Like me, do you see many young children (sometimes very young!) using technology on their own? Little children with a parent’s old phone, tapping and swiping and even smiling? None of this guarantees learning will last. They may know their ABC’s in that moment or that a cat makes a certain sound, but it doesn’t mean any of that will last.

I’m concerned that parents may rely on these encounters and not sit with their children to learn the basics in other ways. They may have a rude awakening in the future.

As I wrote last week, taking breaks from technology regularly for other kinds of play experiences is very valuable. When you do let your children use technology, use it together and talk with them. Interact with them when you do things together. Repeat. Use it together and talk with them. Interact with them when you do things together. Repeat.

Take a Tech Break!

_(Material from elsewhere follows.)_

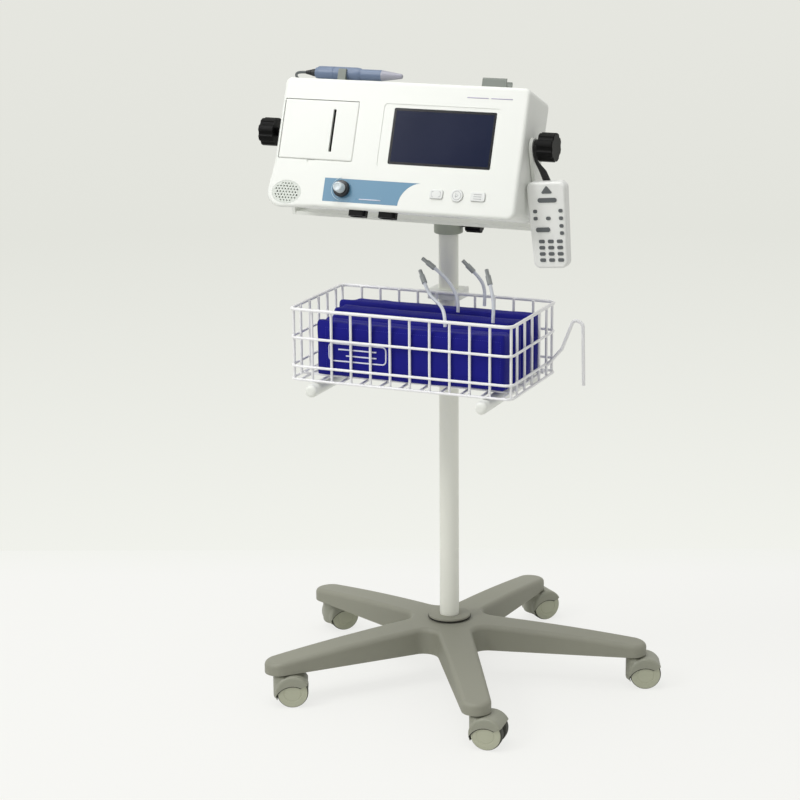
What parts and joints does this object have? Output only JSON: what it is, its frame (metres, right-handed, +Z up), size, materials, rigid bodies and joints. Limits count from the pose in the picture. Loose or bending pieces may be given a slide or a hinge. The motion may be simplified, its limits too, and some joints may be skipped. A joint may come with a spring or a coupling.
{
  "type": "ultrasound machine",
  "caption": "Tilting vascular ultrasound console with screen, printer and pencil probe on a rolling pole stand with a wire basket of pressure cuffs and a hanging remote.",
  "frame": {"origin": "centre of the circle of caster stems, on the floor under the pole", "axes": "+Z up along the pole, the console's screen faces -Y, +X to the right of somebody who looks at the screen"},
  "size_m": [0.6169, 0.6091, 0.9648],
  "materials": {
    "base_paint": "satin",
    "pole_paint": "satin",
    "wire_white": "gloss",
    "clamp_gray": "satin",
    "caster_gray": "satin",
    "wheel_gray": "matte",
    "steel": "satin",
    "cuff_fabric": "woven",
    "hose_blue": "matte",
    "connector_gray": "satin",
    "case_white": "satin",
    "screen": "gloss",
    "black_plastic": "matte",
    "panel_blue": "satin",
    "knob_gray": "satin",
    "key_gray": "satin",
    "paper": "matte",
    "roller": "matte",
    "board": "satin",
    "holder_gray": "satin",
    "probe_blue": "satin",
    "cable_gray": "matte",
    "remote_white": "satin",
    "remote_dark": "matte",
    "strap_black": "matte"
  },
  "bodies": {
    "root": {"base_star": "base_paint", "base_collar": "black_plastic", "pole": "pole_paint", "pole_fixings": "steel", "caster_stems": "steel", "basket_front": "wire_white", "basket_back": "wire_white", "basket_sides": "wire_white", "basket_floor": "wire_white", "basket_bracket": "clamp_gray", "hose_hook": "wire_white", "cuff_1": "cuff_fabric", "cuff_2": "cuff_fabric", "cuff_3": "cuff_fabric", "cuff_4": "cuff_fabric", "hose_1": "hose_blue", "hose_2": "hose_blue", "hose_3": "hose_blue", "hose_4": "hose_blue", "hose_connectors": "connector_gray"},
    "caster_1": {"caster_1_housing": "caster_gray"},
    "wheels_1": {"caster_1_wheels": "wheel_gray"},
    "caster_2": {"caster_2_housing": "caster_gray"},
    "wheels_2": {"caster_2_wheels": "wheel_gray"},
    "caster_3": {"caster_3_housing": "caster_gray"},
    "wheels_3": {"caster_3_wheels": "wheel_gray"},
    "caster_4": {"caster_4_housing": "caster_gray"},
    "wheels_4": {"caster_4_wheels": "wheel_gray"},
    "caster_5": {"caster_5_housing": "caster_gray"},
    "wheels_5": {"caster_5_wheels": "wheel_gray"},
    "head": {"pole_head": "clamp_gray", "yoke": "case_white"},
    "head_screw": {"head_screw": "black_plastic"},
    "console": {"front_shell": "case_white", "rear_shell": "case_white", "display_module": "black_plastic", "display_window": "screen", "control_overlay": "panel_blue", "speaker": "knob_gray", "printer_frame": "black_plastic", "circuit_boards": "board", "probe_holders": "holder_gray", "probe_sockets": "black_plastic", "console_screws": "steel", "probe_cable": "cable_gray", "probe_cable_coil": "cable_gray"},
    "tilt_knob_left": {"tilt_knob_left": "black_plastic"},
    "tilt_knob_right": {"tilt_knob_right": "black_plastic"},
    "control_knob": {"control_knob": "knob_gray"},
    "key_left": {"key_left": "key_gray"},
    "key_middle": {"key_middle": "key_gray"},
    "key_right": {"key_right": "key_gray"},
    "printer_cover": {"printer_cover": "case_white"},
    "paper_roll": {"paper_roll": "paper"},
    "platen_roller": {"platen_roller": "roller"},
    "probe": {"probe": "probe_blue"},
    "remote": {"remote_case": "remote_white", "remote_keypad": "remote_dark", "remote_strap": "strap_black"}
  },
  "joints": [
    {"name": "caster_1_swivel", "type": "hinge", "parent": "root", "child": "caster_1", "pos_m": [-0.19383, -0.21301, 0.045], "axis": [0, 0, 1], "continuous": true},
    {"name": "caster_1_roll", "type": "hinge", "parent": "caster_1", "child": "wheels_1", "pos_m": [-0.1757, -0.20456, 0.024], "axis": [0.4226, -0.9063, 0], "continuous": true},
    {"name": "caster_2_swivel", "type": "hinge", "parent": "root", "child": "caster_2", "pos_m": [0.14269, -0.25017, 0.045], "axis": [0, 0, 1], "continuous": true},
    {"name": "caster_2_roll", "type": "hinge", "parent": "caster_2", "child": "wheels_2", "pos_m": [0.16262, -0.24842, 0.024], "axis": [0.0872, -0.9962, 0], "continuous": true},
    {"name": "caster_3_swivel", "type": "hinge", "parent": "root", "child": "caster_3", "pos_m": [0.28202, 0.0584, 0.045], "axis": [0, 0, 1], "continuous": true},
    {"name": "caster_3_roll", "type": "hinge", "parent": "caster_3", "child": "wheels_3", "pos_m": [0.30056, 0.06589, 0.024], "axis": [0.3746, -0.9272, 0], "continuous": true},
    {"name": "caster_4_swivel", "type": "hinge", "parent": "root", "child": "caster_4", "pos_m": [0.0316, 0.28626, 0.045], "axis": [0, 0, 1], "continuous": true},
    {"name": "caster_4_roll", "type": "hinge", "parent": "caster_4", "child": "wheels_4", "pos_m": [0.04446, 0.30158, 0.024], "axis": [0.766, -0.6428, 0], "continuous": true},
    {"name": "caster_5_swivel", "type": "hinge", "parent": "root", "child": "caster_5", "pos_m": [-0.26248, 0.11852, 0.045], "axis": [0, 0, 1], "continuous": true},
    {"name": "caster_5_roll", "type": "hinge", "parent": "caster_5", "child": "wheels_5", "pos_m": [-0.24834, 0.13266, 0.024], "axis": [0.7071, -0.7071, 0], "continuous": true},
    {"name": "head_swivel", "type": "hinge", "parent": "root", "child": "head", "pos_m": [0, 0, 0.72], "axis": [0, 0, 1], "continuous": true},
    {"name": "head_screw_turn", "type": "hinge", "parent": "head", "child": "head_screw", "pos_m": [0.04, 0, 0.719], "axis": [1, 0, 0], "range_deg": [0, 180]},
    {"name": "console_tilt", "type": "hinge", "parent": "head", "child": "console", "pos_m": [0, -0.15854, 0.86855], "axis": [1, 0, 0], "range_deg": [-25, 21]},
    {"name": "tilt_knob_left_turn", "type": "hinge", "parent": "console", "child": "tilt_knob_left", "pos_m": [-0.21, -0.15854, 0.86855], "axis": [1, 0, 0], "range_deg": [0, 180]},
    {"name": "tilt_knob_right_turn", "type": "hinge", "parent": "console", "child": "tilt_knob_right", "pos_m": [0.21, -0.15854, 0.86855], "axis": [1, 0, 0], "range_deg": [0, 180]},
    {"name": "control_knob_turn", "type": "hinge", "parent": "console", "child": "control_knob", "pos_m": [-0.0759, -0.222, 0.80369], "axis": [0, -0.9336, 0.3584], "continuous": true},
    {"name": "key_left_press", "type": "slide", "parent": "console", "child": "key_left", "axis": [0, 0.9336, -0.3584], "range_m": [0, 0.0008], "stiffness_N_per_m": 800, "springref_m": -0.0005},
    {"name": "key_middle_press", "type": "slide", "parent": "console", "child": "key_middle", "axis": [0, 0.9336, -0.3584], "range_m": [0, 0.0008], "stiffness_N_per_m": 800, "springref_m": -0.0005},
    {"name": "key_right_press", "type": "slide", "parent": "console", "child": "key_right", "axis": [0, 0.9336, -0.3584], "range_m": [0, 0.0008], "stiffness_N_per_m": 800, "springref_m": -0.0005},
    {"name": "printer_cover_hinge", "type": "hinge", "parent": "console", "child": "printer_cover", "pos_m": [-0.125, -0.16967, 0.9177], "axis": [1, 0, 0], "range_deg": [-95, 0]},
    {"name": "paper_roll_spin", "type": "hinge", "parent": "console", "child": "paper_roll", "pos_m": [-0.148, -0.1528, 0.86678], "axis": [0, 0.3584, 0.9336], "continuous": true},
    {"name": "platen_spin", "type": "hinge", "parent": "console", "child": "platen_roller", "pos_m": [-0.112, -0.1738, 0.87484], "axis": [0, 0.3584, 0.9336], "continuous": true},
    {"name": "probe_lift", "type": "slide", "parent": "console", "child": "probe", "axis": [0, 0.3584, 0.9336], "range_m": [0, 0.025]},
    {"name": "remote_swing", "type": "hinge", "parent": "head", "child": "remote", "pos_m": [0.2, -0.15854, 0.86855], "axis": [1, 0, 0], "range_deg": [-60, 0]}
  ],
  "couplings": [
    {"joint": "platen_spin", "follows": "paper_roll_spin", "ratio": 4}
  ]
}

Play, Talk, and Interact Instead

78% of the parents surveyed in a new study by Barna Research, in cooperation with Andy Crouch, indicated raising their kids today is more complicated than when their parents raised them. Technology was the number one reason they listed. Do you agree?

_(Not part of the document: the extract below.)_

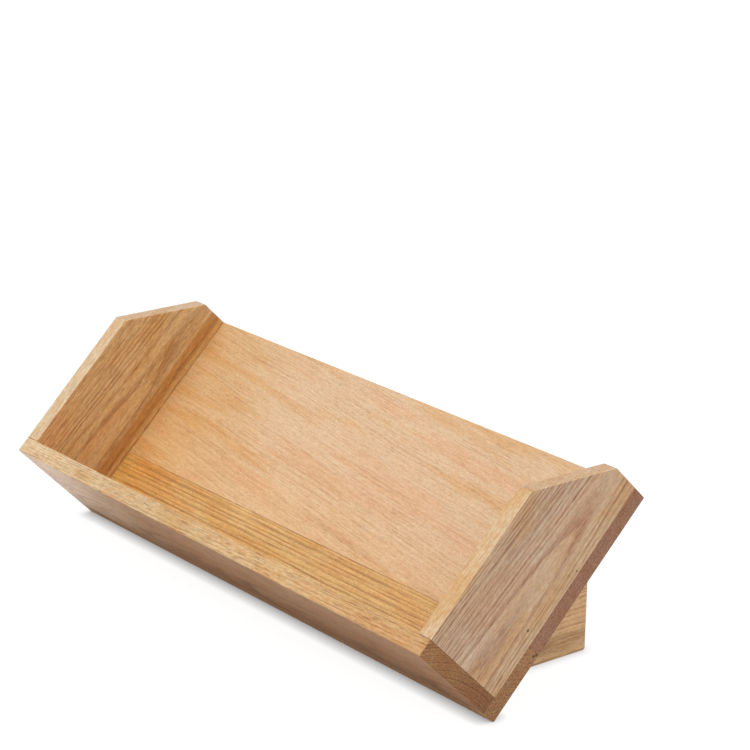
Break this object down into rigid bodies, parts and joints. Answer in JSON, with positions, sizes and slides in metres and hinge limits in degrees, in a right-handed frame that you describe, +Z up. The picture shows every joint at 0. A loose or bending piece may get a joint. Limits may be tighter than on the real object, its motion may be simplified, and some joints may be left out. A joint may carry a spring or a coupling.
{
  "type": "bottle display shelf",
  "caption": "Open oak trough tilted back on two triangular feet, with chamfered end panels, to stand bottles side by side leaning on its back board.",
  "frame": {"origin": "on the table, under the middle of the shelf's bounding box", "axes": "+X along the shelf to its right end seen from the front, +Y to the back, +Z up"},
  "size_m": [0.482, 0.1918, 0.1543],
  "materials": {
    "upper_back_oak": "oiled flat-sawn oak, peach-tan",
    "lower_back_oak": "oiled flat-sawn oak, golden",
    "bottom_oak": "oiled rift-sawn oak",
    "left_panel_oak": "oiled oak with dark upright stripes",
    "right_panel_oak": "oiled oak with reddish upright stripes",
    "left_foot_oak": "oiled oak, grain front to back",
    "right_foot_oak": "oiled oak, grain front to back",
    "birch_dowel": "plain fluted birch"
  },
  "bodies": {
    "root": {"back_board_upper": "upper_back_oak", "back_board_lower": "lower_back_oak", "bottom_board": "bottom_oak", "end_panel_left": "left_panel_oak", "end_panel_right": "right_panel_oak", "foot_left": "left_foot_oak", "foot_right": "right_foot_oak", "dowel_seat_1": "birch_dowel", "dowel_seat_2": "birch_dowel", "dowel_seat_3": "birch_dowel", "dowel_seat_4": "birch_dowel", "dowel_left_panel_base_1": "birch_dowel", "dowel_left_panel_base_2": "birch_dowel", "dowel_left_panel_back_1": "birch_dowel", "dowel_left_panel_back_2": "birch_dowel", "dowel_left_panel_back_3": "birch_dowel", "dowel_left_foot_1": "birch_dowel", "dowel_left_foot_2": "birch_dowel", "dowel_left_foot_3": "birch_dowel", "dowel_right_panel_base_1": "birch_dowel", "dowel_right_panel_base_2": "birch_dowel", "dowel_right_panel_back_1": "birch_dowel", "dowel_right_panel_back_2": "birch_dowel", "dowel_right_panel_back_3": "birch_dowel", "dowel_right_foot_1": "birch_dowel", "dowel_right_foot_2": "birch_dowel", "dowel_right_foot_3": "birch_dowel"}
  },
  "joints": []
}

Let me share a probable reason and some suggestions to help.

The use of technology delays the development of the brain’s executive functioning. This includes impulse control and the ability to self-regulate. That’s why children are more likely to just do what they want, without thinking. And, they have a hard time managing themselves. Planning is hard and they may not be able to judge if they’ve done a good job on a task.

Certainly, this makes parenting harder because the kids aren’t as obedient or as successful.

What can we do? I’ve got great news!

Both impulse control and self-regulating are best learned and taught through play (non-digital, of course!) and by interacting with parents.

Play and talk with your kids. Interact with them when you do things together. Take breaks from technology regularly. Repeat. Play and talk with your kids. Interact with them when you do things together. Take breaks from technology regularly. Repeat. Play and talk with your kids. Interact with them when you do things together. Take breaks from technology regularly. Repeat.

Not all difficult situations need difficult solutions. Praise God!